At the secondary school level, grades 9–12 are also known as freshman (or "first-year"), sophomore, junior, and senior, especially in the United States. At the post-secondary level (college or university), these terms are used almost exclusively to refer to what would otherwise be grades 13–16, also mainly in the United States. However, at the post-secondary level in Canada, freshman is often called first-year, sophomore as second-year, and so on.

These tables outline the ages, in years, of each grade level. However, students are sometimes older because of grade retention or younger because of grade skipping.

Elementary school: (sometimes includes 5th or 6th grade, and sometimes goes up to 8th grade)

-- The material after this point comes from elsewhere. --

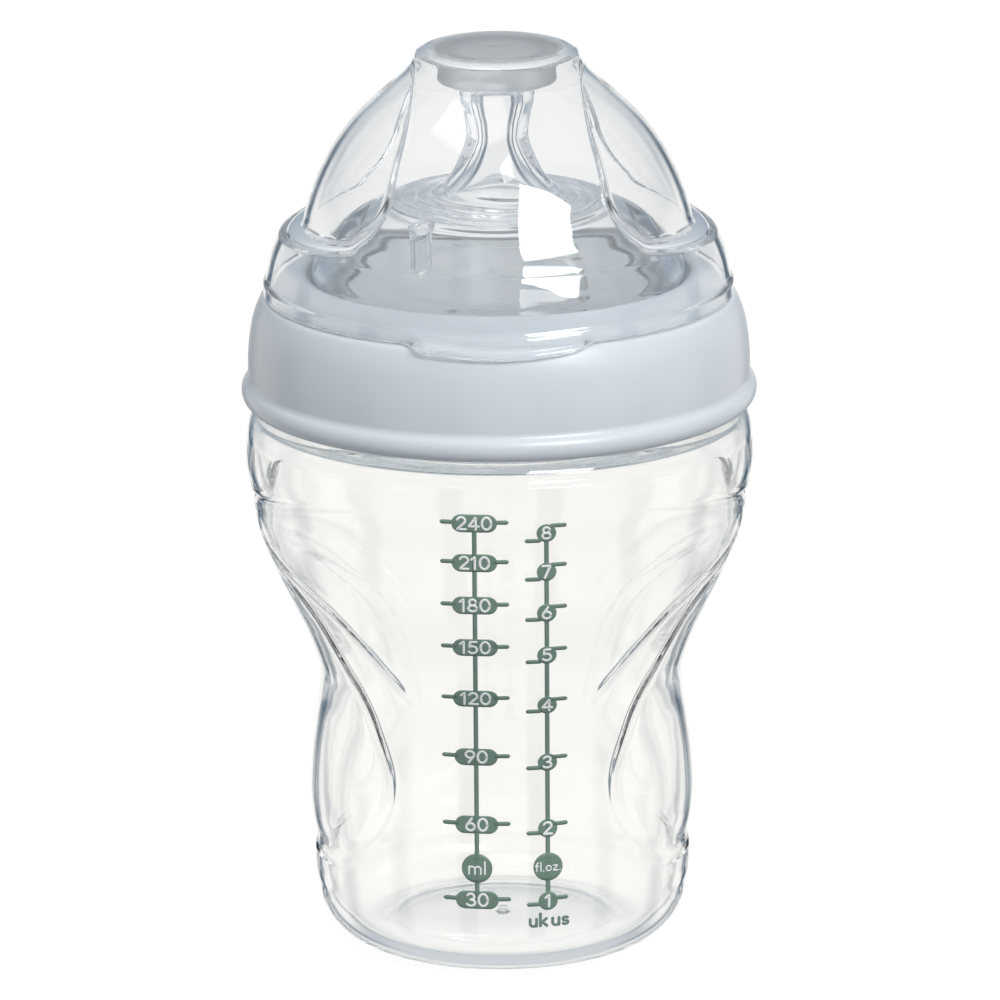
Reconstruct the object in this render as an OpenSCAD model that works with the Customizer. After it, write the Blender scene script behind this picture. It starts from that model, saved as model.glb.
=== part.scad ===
// Wide-neck feeding bottle: a waisted clear bottle, a screw collar that clamps
// a silicone teat on the bottle's rim, and a clear hygiene cap that presses on
// over the collar. +Z is up, the bottle stands on z = 0, and the side with the
// volume scale faces -Y. All sizes are in millimetres.

/* [Bottle] */
// Wall thickness of the moulded bottle
bottle_wall = 1.8; // [1.4:0.1:2]
// Radius of the widest part of the bottle, the ring under the collar
shoulder_r = 41.1; // [40.7:0.1:41.3]
// Radius of the belly above the foot
belly_r = 30.6; // [30.2:0.1:31]
// Half width of the waist between the two side grips
grip_r = 29.5; // [28.8:0.1:30]
// Radius of the rounding between the foot and the belly
foot_round = 9; // [8.5:0.1:9.5]
// Outer radius of the neck below its thread
neck_r = 34.2; // [34.1:0.05:34.3]

/* [Thread] */
// Height of a ridge above its wall
ridge_h = 1.7; // [1.5:0.1:1.8]
// Thickness of a ridge at its root
ridge_root = 1.6; // [1.4:0.1:1.8]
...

U.S. Grade Ages Canadian Grade
kindergarten 5–6 kindergarten
first grade 6–7 Grade 1
second grade 7–8 Grade 2
third grade 8–9 Grade 3
fourth grade 9–10 Grade 4

Middle school: (variations: grade 5–6, grade 6–8, grade 5–8, grade 5–9, grade 6–9, grade 7–8, grade 7-9)

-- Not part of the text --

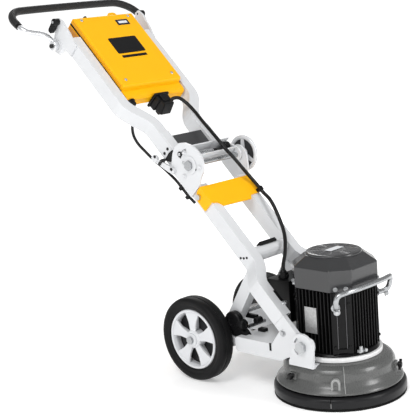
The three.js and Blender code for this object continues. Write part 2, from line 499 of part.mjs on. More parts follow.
function fanCowl() {
  const sides = 24, { half, corner, z1, top } = MOTOR;
  const outer = lofted([ringAt(z1 + 0.4, half + 2, corner + 1, 0, 0, sides), ringAt(334, half + 2, corner + 1, 0, 0, sides),
    ringAt(339, half - 1, corner - 2, 0, 0, sides), ringAt(top - 8, 78, 82, 74, 0.75, sides),
    ringAt(top - 7, 72, 72, 71, 1, sides), ringAt(top, 72, 72, 69, 1, sides)]);
  const inner = lofted([ringAt(z1 - 1, half - 1, corner - 2, 0, 0, sides), ringAt(333, half - 1, corner - 2, 0, 0, sides),
    ringAt(337, half - 4, corner - 5, 0, 0, sides), ringAt(top - 11, 75, 79, 71, 0.75, sides)]);
  const vents = Array.from({ length: 8 }, (_, i) => turnedZ(box(34, 62, -3, 3, top - 14, top + 2), i * Math.PI / 4));
  return cut(outer, inner, vents);
}
piece('fan_cowl', fanCowl(), 'cowl');

const terminal = { x0: -178, x1: -106, half: 55, z0: 172, z1: 280 };
const leadGland = { x: -140, y: -34 };
const gland = cut(union(rodZ(leadGland.x, leadGland.y, terminal.z1 - 1, 296, 13, 6)),
  rodZ(leadGland.x, leadGland.y, 270, 300, 5.3, 12));
piece('terminal_box', cut(union(gland,
  box(terminal.x0 + 10, terminal.x1, -terminal.half, terminal.half, terminal.z0, terminal.z1),
  box(terminal.x1 - 1, -80, -34, 34, 196, 256)),
box(terminal.x0 + 6, terminal.x1 - 5, -terminal.half + 5, terminal.half - 5, terminal.z0 + 5, terminal.z1 - 5),
box(-MOTOR.half - 0.4, 0, -60, 60, 150, 300), rodZ(leadGland.x, leadGland.y, 270, 300, 5.3, 12)), 'black');
piece('terminal_lid', union(box(terminal.x0, terminal.x0 + 9.6, -terminal.half, terminal.half, terminal.z0, terminal.z1),
  box(terminal.x0 - 3, terminal.x0 + 1, -terminal.half + 8, terminal.half - 8, terminal.z0 + 8, terminal.z1 - 8)), 'black');

const liftHalf = [[66.5, -84, 244], [74, -94, 244.5], [83, -106, 252], [87, -111, 268], [91, -107, 281],
  [103, -87, 288], [111, -50, 290]];
const liftPath = [...liftHalf, ...liftHalf.slice().reverse().map(([x, y, z]) => [x, -y, z])]
  .map(([x, y, z]) => new THREE.Vector3(x, y, z));
piece('lift_handle', swept(liftPath, 7, 26, 8), 'steel');

function headBracket() {
  const y0 = -LEG_OUT - 7, y1 = -LEG_OUT - GAP;
  const outline = [[-48, 96], [28, 96], [30, 140], ...arcPoints(TILT.x, TILT.z, 34, 0, 180, 9), [-40, 140]];
  const slots = [120, 200].map((from) => slab([...arcPoints(TILT.x, TILT.z, 26, from, from + 40, 5),
    ...arcPoints(TILT.x, TILT.z, 20, from + 40, from, 5)], y0 - 2, y1 + 2));
  const foot = box(-48, 28, y0, -112, 96, 108.5);
  const keepOut = spun([[0, 60], [142.6, 60], [142.6, 66], [141.6, 84.3], [135.3, 94.5], [124.1, 101.5], [111.4, 104.5],
    [111.4, 118], [0, 118]], SIDES);
  return cut(union(slab(outline, y0, y1), foot), keepOut, slots, slab([[-60, 104], [40, 104], [40, 140], [-60, 140]],
    -LEG_OUT + 0.4, -104), rodY(TILT.x, TILT.z, y0 - 2, y1 + 2, TILT.r + GAP));
}
piece('head_bracket_R', headBracket(), 'white');
piece('head_bracket_L', mirrorY(headBracket()), 'white');
const tiltBolt = union(rodY(TILT.x, TILT.z, -LEG_OUT - 17, -LEG_OUT + RAIL_W - 6, TILT.r, 20),
  boltHead(new THREE.Vector3(TILT.x, -LEG_OUT - 7.4, TILT.z), RIGHT, 15, 9));
piece('tilt_bolt_R', tiltBolt, 'steel');
piece('tilt_bolt_L', mirrorY(tiltBolt), 'steel');

// ---- motor inside ----
piece('stator', cut(union(spun([[47, 150], [70.6, 150], [70.6, 244], [47, 244]], 24),
  spun([[50, 134], [66, 134], [66, 151], [50, 151]], 24), spun([[50, 243], [66, 243], [66, 258], [50, 258]], 24))), 'copper');
piece('bearing_lower', spun([[14.4, 106], [28, 106], [28, 120], [14.4, 120]], 20), 'steel');
piece('bearing_upper', spun([[14.4, 264], [28, 264], [28, 278], [14.4, 278]], 20), 'steel');
piece('rotor_shaft', union(spun([[0, 25], [14, 25], [14, 322], [0, 322]], 20),
  spun([[0, 150], [45, 150], [45, 244], [0, 244]], 20)), 'steel');
piece('cooling_fan', cut(union(spun([[14.4, 292], [24, 292], [24, 316], [14.4, 316]], 16),
  spun([[20, 292], [72, 292], [72, 295], [20, 295]], 20),
  Array.from({ length: 7 }, (_, i) => turnedZ(box(23, 71, -1.5, 1.5, 294, 316), i * 2 * Math.PI / 7)))), 'black');
piece('disc_plate', union(spun([[0, 12], [DISC_R, 12], [DISC_R, 20], [0, 20]], 32),
  spun([[14.4, 19], [34, 19], [34, 44], [14.4, 44]], 20)), 'steel');
piece('diamond_tools', union(spun([[90, 8.5], [136, 8.5], [136, 11.6], [90, 11.6]], 28),
  Array.from({ length: 9 }, (_, i) => turnedZ(box(96, 132, -11, 11, 1, 10), i * 2 * Math.PI / 9))), 'diamond');

// ---- floating skirt ----
piece('skirt', spun([[150, 28], [158, 28], [163, 22], [163, 0.5], [SKIRT_R, 0.5], [SKIRT_R, 25], [165, 31],
  [158, 33.4], [150, 33.4]], SIDES), 'rubber');

// ---- leads ----
const leadPoint = (x, y, z) => new THREE.Vector3(x, y, z);
const motorLeadUpper = [at(914, 32, 31), at(917, 42, 41), at(910, 50, 53), at(889, 53, 62), at(850, 58, 63),
  at(806, 68, 52), at(762, 80, 40), at(720, 90, 30), at(681, 92, 29), at(650, 86, 41), at(620, 72, 61), at(596, 60, 79),
  at(575, 55.2, 87), at(558, 55.2, 88)];
const motorLeadLower = [at(557.4, 55.2, 88), at(545, 55.4, 88), at(515, 62, 84), leadPoint(-245, 74, 425),
  leadPoint(-203, 52, 374), leadPoint(-168, 10, 335), leadPoint(-147, -24, 314), leadPoint(leadGland.x, leadGland.y, 304),
  leadPoint(leadGland.x, leadGland.y, 297)];
piece('motor_lead_upper', swept(motorLeadUpper, 5, 28, 8), 'black');
piece('motor_lead_lower', swept(motorLeadLower, 5, 20, 8), 'black');
const bondLead = [at(924.4, glandAt.n, glandAt.y), at(920, 25.6, -95.6), at(914, 12, -90), at(908, -10, -82),
  at(902, -36, -79), at(885, -50, -79), at(859, -54, -80), at(821, -49, -80), at(783, -42, -80), at(750, -32, -81),
  at(717, -24, -82), at(690, -19, -83), at(662, -17, -84), at(636, -16, -84), at(606, -12, -84)];
piece('bond_lead', swept(bondLead, 4, 26, 8), 'black');
const clip = cut(union(rod(at(553, 55.2, 88), at(563, 55.2, 88), 8, 12), slabSN([[553, RAIL_D + 4.8], [563, RAIL_D + 4.8],
  [563, 54], [553, 54]], 80, 95)), rod(at(540, 55.2, 88), at(580, 55.2, 88), 5.8, 12));
piece('lead_clip', clip, 'black');

export default grinder;
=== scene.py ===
"""Floor grinder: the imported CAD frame, dressed with detailed pieces and procedural materials."""
import math

import bmesh
import bpy
from mathutils import Matrix, Vector


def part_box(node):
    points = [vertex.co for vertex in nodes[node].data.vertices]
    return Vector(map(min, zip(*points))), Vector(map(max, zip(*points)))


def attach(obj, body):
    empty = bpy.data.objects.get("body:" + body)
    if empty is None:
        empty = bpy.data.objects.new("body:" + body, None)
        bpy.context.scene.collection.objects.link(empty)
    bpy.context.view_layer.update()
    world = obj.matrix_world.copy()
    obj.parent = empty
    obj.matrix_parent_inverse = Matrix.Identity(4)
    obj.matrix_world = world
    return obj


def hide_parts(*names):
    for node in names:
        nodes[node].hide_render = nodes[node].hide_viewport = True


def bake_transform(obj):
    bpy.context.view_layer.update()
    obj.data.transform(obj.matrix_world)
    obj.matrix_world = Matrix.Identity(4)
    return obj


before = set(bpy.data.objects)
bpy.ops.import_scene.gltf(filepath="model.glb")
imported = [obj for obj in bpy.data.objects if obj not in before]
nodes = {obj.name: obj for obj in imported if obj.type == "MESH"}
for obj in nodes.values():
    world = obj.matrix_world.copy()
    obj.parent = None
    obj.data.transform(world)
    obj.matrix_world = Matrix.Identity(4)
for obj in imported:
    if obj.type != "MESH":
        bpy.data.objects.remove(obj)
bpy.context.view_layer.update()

MM = 0.001
_lo, _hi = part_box("rotor_shaft")
HEAD_X = (_lo.x + _hi.x) / 2  # the head axis; the rest of the machine is laid out from it
RAIL_LEVEL = 65  # mm, from the foot of the head axis to the plane of the rails' rear face


def P(x, y, z):
    """A point in mm from the head axis, as metres in the row frame."""
    return Vector((HEAD_X + x * MM, y * MM, z * MM))


def at(s, n, y=0.0):
    """A point s mm up the rails and n mm in front of their rear face."""
    return P((RAIL_LEVEL + n - s) / math.sqrt(2), y, (RAIL_LEVEL + n + s) / math.sqrt(2))


UP_RAIL = Vector((-1, 0, 1)).normalized()
OUT = Vector((1, 0, 1)).normalized()
X, Y, Z = Vector((1, 0, 0)), Vector((0, 1, 0)), Vector((0, 0, 1))
HINGE_S, HINGE_N = 676, 64  # mm, the fold hinge on the rails
RAIL_FACE, PLATE_FACE = -91, -98  # mm, the outer side that small screws sit on, of right rail and hinge plate


def spoke(angle):
    """The outward and the sideways direction at an angle in degrees about the head axis."""
    a = math.radians(angle)
    return Vector((math.cos(a), math.sin(a), 0)), Vector((-math.sin(a), math.cos(a), 0))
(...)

U.S. Grade Ages Canadian Grade
fifth grade 10–11 Grade 5
sixth grade 11–12 Grade 6
seventh grade 12–13 Grade 7
eighth grade 13–14 Grade 8

High school:

U.S. Grade Ages Canadian Grade
ninth grade, freshman 14–15 Grade 9
tenth grade, sophomore 15–16 Grade 10
eleventh grade, junior 16–17 Grade 11
twelfth grade, senior 17–18 Grade 12

Children typically start school at age five or six. Also, some areas use junior high school, typically grades 7–8 or 9, instead of middle school. The grade configurations vary from school to school and district to district in the United States and Canada. The most common grade configuration in the United States currently is K-5, 6-8 and 9-12 but many other configurations exist.